--- Begin GIVEN DATA ---

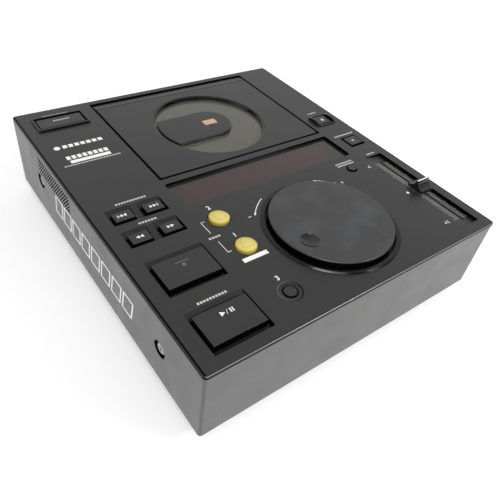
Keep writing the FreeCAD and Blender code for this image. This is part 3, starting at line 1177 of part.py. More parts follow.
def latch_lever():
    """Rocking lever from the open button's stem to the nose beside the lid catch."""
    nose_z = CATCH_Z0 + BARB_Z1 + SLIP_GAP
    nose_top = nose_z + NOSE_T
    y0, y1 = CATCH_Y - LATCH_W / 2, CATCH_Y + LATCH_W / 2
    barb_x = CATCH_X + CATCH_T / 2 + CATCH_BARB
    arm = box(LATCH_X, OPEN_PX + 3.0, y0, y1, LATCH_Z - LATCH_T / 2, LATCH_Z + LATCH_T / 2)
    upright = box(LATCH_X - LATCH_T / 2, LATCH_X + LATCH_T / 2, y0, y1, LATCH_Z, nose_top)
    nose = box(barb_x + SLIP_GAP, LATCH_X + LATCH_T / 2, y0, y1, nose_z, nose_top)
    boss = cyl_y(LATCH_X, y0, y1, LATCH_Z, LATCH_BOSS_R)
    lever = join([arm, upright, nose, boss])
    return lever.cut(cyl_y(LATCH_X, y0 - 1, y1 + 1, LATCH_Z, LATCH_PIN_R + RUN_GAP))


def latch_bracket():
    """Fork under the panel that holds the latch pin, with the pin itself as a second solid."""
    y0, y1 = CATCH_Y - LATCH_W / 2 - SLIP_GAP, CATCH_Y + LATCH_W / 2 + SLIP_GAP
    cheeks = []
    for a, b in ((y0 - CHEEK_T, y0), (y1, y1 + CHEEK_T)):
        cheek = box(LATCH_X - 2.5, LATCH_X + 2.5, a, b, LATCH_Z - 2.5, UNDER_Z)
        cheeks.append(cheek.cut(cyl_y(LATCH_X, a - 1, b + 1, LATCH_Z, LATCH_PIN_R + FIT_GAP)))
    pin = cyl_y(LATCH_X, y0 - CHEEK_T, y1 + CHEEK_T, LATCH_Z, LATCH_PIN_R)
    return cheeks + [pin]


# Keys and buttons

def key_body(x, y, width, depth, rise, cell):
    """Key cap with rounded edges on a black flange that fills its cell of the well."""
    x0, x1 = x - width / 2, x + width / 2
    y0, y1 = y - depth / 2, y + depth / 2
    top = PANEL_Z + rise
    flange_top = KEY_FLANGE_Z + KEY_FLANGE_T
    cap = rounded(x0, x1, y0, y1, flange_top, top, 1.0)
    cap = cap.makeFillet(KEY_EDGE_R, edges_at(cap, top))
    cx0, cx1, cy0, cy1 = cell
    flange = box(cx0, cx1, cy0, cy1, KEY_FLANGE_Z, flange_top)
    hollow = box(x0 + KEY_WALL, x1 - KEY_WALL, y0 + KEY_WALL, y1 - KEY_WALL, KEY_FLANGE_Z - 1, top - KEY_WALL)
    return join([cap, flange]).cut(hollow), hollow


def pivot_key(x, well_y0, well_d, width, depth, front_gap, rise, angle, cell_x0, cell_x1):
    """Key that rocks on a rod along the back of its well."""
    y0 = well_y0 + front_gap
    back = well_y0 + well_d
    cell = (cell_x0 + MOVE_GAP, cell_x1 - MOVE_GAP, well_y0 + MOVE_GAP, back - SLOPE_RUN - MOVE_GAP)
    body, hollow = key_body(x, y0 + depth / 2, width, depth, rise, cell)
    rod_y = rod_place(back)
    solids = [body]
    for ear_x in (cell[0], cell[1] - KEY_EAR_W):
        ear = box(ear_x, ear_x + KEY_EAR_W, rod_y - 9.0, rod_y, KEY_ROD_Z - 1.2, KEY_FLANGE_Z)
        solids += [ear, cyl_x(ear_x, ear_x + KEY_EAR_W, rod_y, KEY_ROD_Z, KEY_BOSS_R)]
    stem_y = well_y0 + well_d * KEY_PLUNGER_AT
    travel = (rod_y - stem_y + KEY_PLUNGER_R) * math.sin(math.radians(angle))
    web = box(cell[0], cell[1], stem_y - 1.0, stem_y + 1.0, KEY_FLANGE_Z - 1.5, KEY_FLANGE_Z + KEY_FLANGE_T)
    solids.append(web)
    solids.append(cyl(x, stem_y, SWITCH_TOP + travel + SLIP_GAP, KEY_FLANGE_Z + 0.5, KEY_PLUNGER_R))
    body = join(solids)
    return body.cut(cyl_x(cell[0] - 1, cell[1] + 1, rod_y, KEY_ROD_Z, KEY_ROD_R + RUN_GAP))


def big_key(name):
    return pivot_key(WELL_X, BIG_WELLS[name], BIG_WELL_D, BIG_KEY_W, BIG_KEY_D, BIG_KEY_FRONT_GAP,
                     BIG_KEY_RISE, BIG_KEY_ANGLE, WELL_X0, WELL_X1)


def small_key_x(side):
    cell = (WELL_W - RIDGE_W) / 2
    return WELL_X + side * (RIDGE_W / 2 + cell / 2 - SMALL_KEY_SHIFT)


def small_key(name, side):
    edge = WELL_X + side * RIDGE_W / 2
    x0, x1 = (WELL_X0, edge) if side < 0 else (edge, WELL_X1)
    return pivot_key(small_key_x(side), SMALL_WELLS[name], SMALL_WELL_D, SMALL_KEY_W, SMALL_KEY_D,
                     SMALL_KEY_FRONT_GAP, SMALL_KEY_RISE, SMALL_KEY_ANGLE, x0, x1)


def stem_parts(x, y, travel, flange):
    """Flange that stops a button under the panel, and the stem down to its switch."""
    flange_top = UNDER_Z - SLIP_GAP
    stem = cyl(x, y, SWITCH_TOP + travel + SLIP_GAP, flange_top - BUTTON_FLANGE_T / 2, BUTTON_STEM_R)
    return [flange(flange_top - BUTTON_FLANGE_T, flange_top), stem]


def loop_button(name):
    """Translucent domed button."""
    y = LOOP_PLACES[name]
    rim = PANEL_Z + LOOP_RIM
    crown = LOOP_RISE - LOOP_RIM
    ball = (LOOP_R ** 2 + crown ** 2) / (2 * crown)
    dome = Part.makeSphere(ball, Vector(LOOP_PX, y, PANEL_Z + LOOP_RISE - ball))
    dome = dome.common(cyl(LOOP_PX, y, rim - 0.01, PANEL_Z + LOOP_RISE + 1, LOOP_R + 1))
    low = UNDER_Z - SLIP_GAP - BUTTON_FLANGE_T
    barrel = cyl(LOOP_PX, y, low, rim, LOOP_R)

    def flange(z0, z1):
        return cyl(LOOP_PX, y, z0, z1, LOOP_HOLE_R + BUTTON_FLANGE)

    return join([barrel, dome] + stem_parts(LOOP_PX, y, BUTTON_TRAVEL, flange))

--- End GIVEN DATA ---

AIM OF THE TASK:
Reproduce the whole listing word for word.

RESULT FOR THIS EXERCISE:
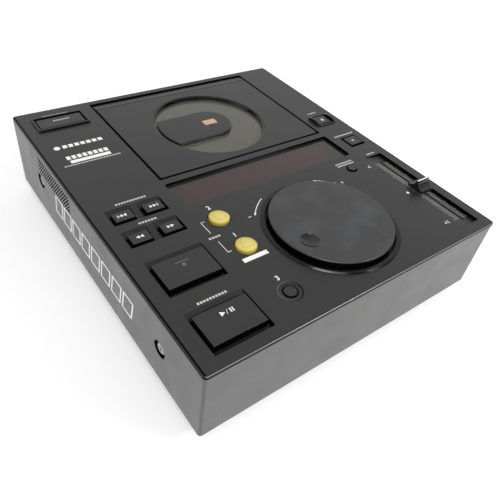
Keep writing the FreeCAD and Blender code for this image. This is part 3, starting at line 1177 of part.py. More parts follow.
def latch_lever():
    """Rocking lever from the open button's stem to the nose beside the lid catch."""
    nose_z = CATCH_Z0 + BARB_Z1 + SLIP_GAP
    nose_top = nose_z + NOSE_T
    y0, y1 = CATCH_Y - LATCH_W / 2, CATCH_Y + LATCH_W / 2
    barb_x = CATCH_X + CATCH_T / 2 + CATCH_BARB
    arm = box(LATCH_X, OPEN_PX + 3.0, y0, y1, LATCH_Z - LATCH_T / 2, LATCH_Z + LATCH_T / 2)
    upright = box(LATCH_X - LATCH_T / 2, LATCH_X + LATCH_T / 2, y0, y1, LATCH_Z, nose_top)
    nose = box(barb_x + SLIP_GAP, LATCH_X + LATCH_T / 2, y0, y1, nose_z, nose_top)
    boss = cyl_y(LATCH_X, y0, y1, LATCH_Z, LATCH_BOSS_R)
    lever = join([arm, upright, nose, boss])
    return lever.cut(cyl_y(LATCH_X, y0 - 1, y1 + 1, LATCH_Z, LATCH_PIN_R + RUN_GAP))


def latch_bracket():
    """Fork under the panel that holds the latch pin, with the pin itself as a second solid."""
    y0, y1 = CATCH_Y - LATCH_W / 2 - SLIP_GAP, CATCH_Y + LATCH_W / 2 + SLIP_GAP
    cheeks = []
    for a, b in ((y0 - CHEEK_T, y0), (y1, y1 + CHEEK_T)):
        cheek = box(LATCH_X - 2.5, LATCH_X + 2.5, a, b, LATCH_Z - 2.5, UNDER_Z)
        cheeks.append(cheek.cut(cyl_y(LATCH_X, a - 1, b + 1, LATCH_Z, LATCH_PIN_R + FIT_GAP)))
    pin = cyl_y(LATCH_X, y0 - CHEEK_T, y1 + CHEEK_T, LATCH_Z, LATCH_PIN_R)
    return cheeks + [pin]


# Keys and buttons

def key_body(x, y, width, depth, rise, cell):
    """Key cap with rounded edges on a black flange that fills its cell of the well."""
    x0, x1 = x - width / 2, x + width / 2
    y0, y1 = y - depth / 2, y + depth / 2
    top = PANEL_Z + rise
    flange_top = KEY_FLANGE_Z + KEY_FLANGE_T
    cap = rounded(x0, x1, y0, y1, flange_top, top, 1.0)
    cap = cap.makeFillet(KEY_EDGE_R, edges_at(cap, top))
    cx0, cx1, cy0, cy1 = cell
    flange = box(cx0, cx1, cy0, cy1, KEY_FLANGE_Z, flange_top)
    hollow = box(x0 + KEY_WALL, x1 - KEY_WALL, y0 + KEY_WALL, y1 - KEY_WALL, KEY_FLANGE_Z - 1, top - KEY_WALL)
    return join([cap, flange]).cut(hollow), hollow


def pivot_key(x, well_y0, well_d, width, depth, front_gap, rise, angle, cell_x0, cell_x1):
    """Key that rocks on a rod along the back of its well."""
    y0 = well_y0 + front_gap
    back = well_y0 + well_d
    cell = (cell_x0 + MOVE_GAP, cell_x1 - MOVE_GAP, well_y0 + MOVE_GAP, back - SLOPE_RUN - MOVE_GAP)
    body, hollow = key_body(x, y0 + depth / 2, width, depth, rise, cell)
    rod_y = rod_place(back)
    solids = [body]
    for ear_x in (cell[0], cell[1] - KEY_EAR_W):
        ear = box(ear_x, ear_x + KEY_EAR_W, rod_y - 9.0, rod_y, KEY_ROD_Z - 1.2, KEY_FLANGE_Z)
        solids += [ear, cyl_x(ear_x, ear_x + KEY_EAR_W, rod_y, KEY_ROD_Z, KEY_BOSS_R)]
    stem_y = well_y0 + well_d * KEY_PLUNGER_AT
    travel = (rod_y - stem_y + KEY_PLUNGER_R) * math.sin(math.radians(angle))
    web = box(cell[0], cell[1], stem_y - 1.0, stem_y + 1.0, KEY_FLANGE_Z - 1.5, KEY_FLANGE_Z + KEY_FLANGE_T)
    solids.append(web)
    solids.append(cyl(x, stem_y, SWITCH_TOP + travel + SLIP_GAP, KEY_FLANGE_Z + 0.5, KEY_PLUNGER_R))
    body = join(solids)
    return body.cut(cyl_x(cell[0] - 1, cell[1] + 1, rod_y, KEY_ROD_Z, KEY_ROD_R + RUN_GAP))


def big_key(name):
    return pivot_key(WELL_X, BIG_WELLS[name], BIG_WELL_D, BIG_KEY_W, BIG_KEY_D, BIG_KEY_FRONT_GAP,
                     BIG_KEY_RISE, BIG_KEY_ANGLE, WELL_X0, WELL_X1)


def small_key_x(side):
    cell = (WELL_W - RIDGE_W) / 2
    return WELL_X + side * (RIDGE_W / 2 + cell / 2 - SMALL_KEY_SHIFT)


def small_key(name, side):
    edge = WELL_X + side * RIDGE_W / 2
    x0, x1 = (WELL_X0, edge) if side < 0 else (edge, WELL_X1)
    return pivot_key(small_key_x(side), SMALL_WELLS[name], SMALL_WELL_D, SMALL_KEY_W, SMALL_KEY_D,
                     SMALL_KEY_FRONT_GAP, SMALL_KEY_RISE, SMALL_KEY_ANGLE, x0, x1)


def stem_parts(x, y, travel, flange):
    """Flange that stops a button under the panel, and the stem down to its switch."""
    flange_top = UNDER_Z - SLIP_GAP
    stem = cyl(x, y, SWITCH_TOP + travel + SLIP_GAP, flange_top - BUTTON_FLANGE_T / 2, BUTTON_STEM_R)
    return [flange(flange_top - BUTTON_FLANGE_T, flange_top), stem]


def loop_button(name):
    """Translucent domed button."""
    y = LOOP_PLACES[name]
    rim = PANEL_Z + LOOP_RIM
    crown = LOOP_RISE - LOOP_RIM
    ball = (LOOP_R ** 2 + crown ** 2) / (2 * crown)
    dome = Part.makeSphere(ball, Vector(LOOP_PX, y, PANEL_Z + LOOP_RISE - ball))
    dome = dome.common(cyl(LOOP_PX, y, rim - 0.01, PANEL_Z + LOOP_RISE + 1, LOOP_R + 1))
    low = UNDER_Z - SLIP_GAP - BUTTON_FLANGE_T
    barrel = cyl(LOOP_PX, y, low, rim, LOOP_R)

    def flange(z0, z1):
        return cyl(LOOP_PX, y, z0, z1, LOOP_HOLE_R + BUTTON_FLANGE)

    return join([barrel, dome] + stem_parts(LOOP_PX, y, BUTTON_TRAVEL, flange))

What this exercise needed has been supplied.